■ Stated goal
The data below must be copied in full and without any change.

■ Dataset excerpt
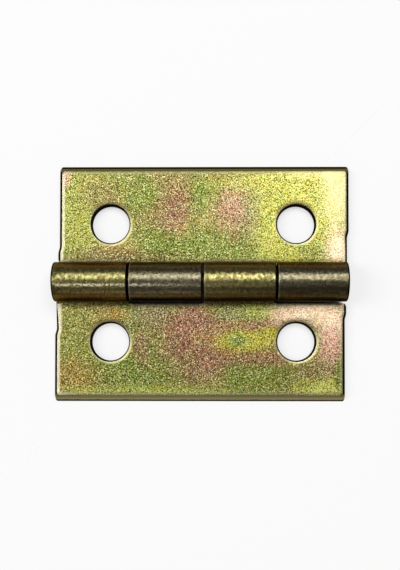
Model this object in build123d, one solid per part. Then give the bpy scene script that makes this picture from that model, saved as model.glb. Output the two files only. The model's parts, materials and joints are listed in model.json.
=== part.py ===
from build123d import *
import math
import os

# Small steel box hinge, opened out flat and lying on its back.
# Two leaves, pressed in the same tools and laid opposite ways round, interleave four rolled knuckles
# along a plain wire pin. X runs along the pin, the upper leaf reaches to +Y, the lower leaf to -Y.
# Z = 0 is the back that both leaves lie on, and the barrel stands up on the front.

# Driving dimensions, in millimetres.
SHEET = 1.2                # thickness of the steel sheet
LEAF_LENGTH = 37.95        # one leaf along the pin
LEAF_REACH = 15.5          # from the pin's centre line to a leaf's free edge
UPPER_CUT_OFF = 0.1        # how far past the pin's middle the upper leaf's middle was cut
LOWER_CUT_OFF = 0.45       # the same for the lower leaf; both lie towards their end knuckle
CORNER_RADIUS = 0.3        # free corners, seen from the front
NOTCH_CORNER_RADIUS = 0.5  # the free corner beside the other leaf's end knuckle
EDGE_ROLL = 0.3            # front edges, drawn down by the punch

PIN_DIAMETER = 2.6
PIN_RECESS = 0.2           # from the barrel's end to the pin's end
PIN_CHAMFER = 0.25
RUNNING_CLEARANCE = 0.05   # on the radius, between the pin and the knuckles that turn on it

UPPER_INNER_KNUCKLE = 9.27  # length of the upper leaf's knuckle beside the middle
LOWER_INNER_KNUCKLE = 9.12  # the same for the lower leaf
KNUCKLE_GAP = 0.28          # between neighbouring knuckles
UPPER_KNUCKLE_INSET = 0.53  # from the upper leaf's short edge to the end of its end knuckle
LOWER_KNUCKLE_INSET = 0.23  # the same for the lower leaf
KNUCKLE_CHAMFER = 0.15      # on a knuckle's outer rims
NOTCH_CLEARANCE = 0.12      # between a leaf's notched edge and the other leaf's knuckles
SEAM_GAP = 0.1              # between a curl's last corner and the face that it comes down to

HOLE_DIAMETER = 4.9
HOLE_SPACING = 24.3        # between the two holes of a leaf
HOLE_REACH = 7.7           # from the pin's centre line to the holes
HOLE_ROLL = 0.2            # rounding of a hole's front rim

# The notching tool cut the blank a little sideways, which left a step in both short edges.
CUT_STEP = 0.22            # the short edge at the end knuckle is cut back by this much near the barrel
CUT_STEP_REACH = 6.4       # from the pin's centre line to the middle of that step
FULL_STEP = 0.2            # the other short edge stands out by this much near the barrel
FULL_STEP_REACH = 4.4
STEP_RUN = 1.0             # length over which a step fades

# Worked out from the driving dimensions.
BARREL_RADIUS = PIN_DIAMETER / 2 + RUNNING_CLEARANCE + SHEET
AXIS_HEIGHT = BARREL_RADIUS
NOTCH_REACH = BARREL_RADIUS + NOTCH_CLEARANCE
# Knuckles are measured outwards from the pin's middle. An end knuckle starts past the other leaf's inner one.
INNER_FROM = KNUCKLE_GAP / 2
UPPER_INNER_TO = INNER_FROM + UPPER_INNER_KNUCKLE
LOWER_INNER_TO = INNER_FROM + LOWER_INNER_KNUCKLE
UPPER_END_TO = LEAF_LENGTH / 2 + UPPER_CUT_OFF - UPPER_KNUCKLE_INSET
LOWER_END_TO = LEAF_LENGTH / 2 + LOWER_CUT_OFF - LOWER_KNUCKLE_INSET
# A curl starts under the pin, goes round over the top and comes down beside its own leaf's front face.
SEAM_ANGLE = math.degrees(math.asin((AXIS_HEIGHT - SHEET - SEAM_GAP) / BARREL_RADIUS))
CURL_ARC = 270 + SEAM_ANGLE


def step_curve(start, end):
    """A smooth step in a short edge, leaving and arriving along the edge."""
    middle_y = (start[1] + end[1]) / 2
    return Bezier(start, (start[0], middle_y), (end[0], middle_y), end)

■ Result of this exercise
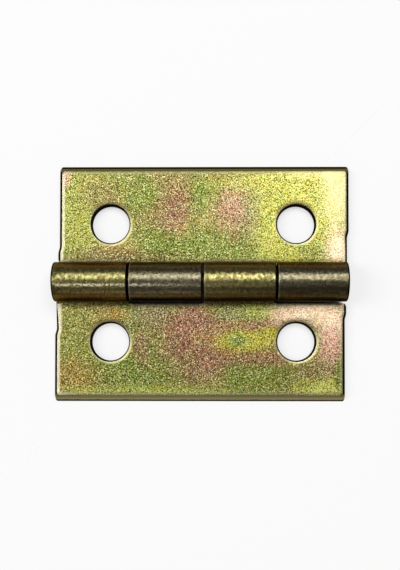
Model this object in build123d, one solid per part. Then give the bpy scene script that makes this picture from that model, saved as model.glb. Output the two files only. The model's parts, materials and joints are listed in model.json.
=== part.py ===
from build123d import *
import math
import os

# Small steel box hinge, opened out flat and lying on its back.
# Two leaves, pressed in the same tools and laid opposite ways round, interleave four rolled knuckles
# along a plain wire pin. X runs along the pin, the upper leaf reaches to +Y, the lower leaf to -Y.
# Z = 0 is the back that both leaves lie on, and the barrel stands up on the front.

# Driving dimensions, in millimetres.
SHEET = 1.2                # thickness of the steel sheet
LEAF_LENGTH = 37.95        # one leaf along the pin
LEAF_REACH = 15.5          # from the pin's centre line to a leaf's free edge
UPPER_CUT_OFF = 0.1        # how far past the pin's middle the upper leaf's middle was cut
LOWER_CUT_OFF = 0.45       # the same for the lower leaf; both lie towards their end knuckle
CORNER_RADIUS = 0.3        # free corners, seen from the front
NOTCH_CORNER_RADIUS = 0.5  # the free corner beside the other leaf's end knuckle
EDGE_ROLL = 0.3            # front edges, drawn down by the punch

PIN_DIAMETER = 2.6
PIN_RECESS = 0.2           # from the barrel's end to the pin's end
PIN_CHAMFER = 0.25
RUNNING_CLEARANCE = 0.05   # on the radius, between the pin and the knuckles that turn on it

UPPER_INNER_KNUCKLE = 9.27  # length of the upper leaf's knuckle beside the middle
LOWER_INNER_KNUCKLE = 9.12  # the same for the lower leaf
KNUCKLE_GAP = 0.28          # between neighbouring knuckles
UPPER_KNUCKLE_INSET = 0.53  # from the upper leaf's short edge to the end of its end knuckle
LOWER_KNUCKLE_INSET = 0.23  # the same for the lower leaf
KNUCKLE_CHAMFER = 0.15      # on a knuckle's outer rims
NOTCH_CLEARANCE = 0.12      # between a leaf's notched edge and the other leaf's knuckles
SEAM_GAP = 0.1              # between a curl's last corner and the face that it comes down to

HOLE_DIAMETER = 4.9
HOLE_SPACING = 24.3        # between the two holes of a leaf
HOLE_REACH = 7.7           # from the pin's centre line to the holes
HOLE_ROLL = 0.2            # rounding of a hole's front rim

# The notching tool cut the blank a little sideways, which left a step in both short edges.
CUT_STEP = 0.22            # the short edge at the end knuckle is cut back by this much near the barrel
CUT_STEP_REACH = 6.4       # from the pin's centre line to the middle of that step
FULL_STEP = 0.2            # the other short edge stands out by this much near the barrel
FULL_STEP_REACH = 4.4
STEP_RUN = 1.0             # length over which a step fades

# Worked out from the driving dimensions.
BARREL_RADIUS = PIN_DIAMETER / 2 + RUNNING_CLEARANCE + SHEET
AXIS_HEIGHT = BARREL_RADIUS
NOTCH_REACH = BARREL_RADIUS + NOTCH_CLEARANCE
# Knuckles are measured outwards from the pin's middle. An end knuckle starts past the other leaf's inner one.
INNER_FROM = KNUCKLE_GAP / 2
UPPER_INNER_TO = INNER_FROM + UPPER_INNER_KNUCKLE
LOWER_INNER_TO = INNER_FROM + LOWER_INNER_KNUCKLE
UPPER_END_TO = LEAF_LENGTH / 2 + UPPER_CUT_OFF - UPPER_KNUCKLE_INSET
LOWER_END_TO = LEAF_LENGTH / 2 + LOWER_CUT_OFF - LOWER_KNUCKLE_INSET
# A curl starts under the pin, goes round over the top and comes down beside its own leaf's front face.
SEAM_ANGLE = math.degrees(math.asin((AXIS_HEIGHT - SHEET - SEAM_GAP) / BARREL_RADIUS))
CURL_ARC = 270 + SEAM_ANGLE


def step_curve(start, end):
    """A smooth step in a short edge, leaving and arriving along the edge."""
    middle_y = (start[1] + end[1]) / 2
    return Bezier(start, (start[0], middle_y), (end[0], middle_y), end)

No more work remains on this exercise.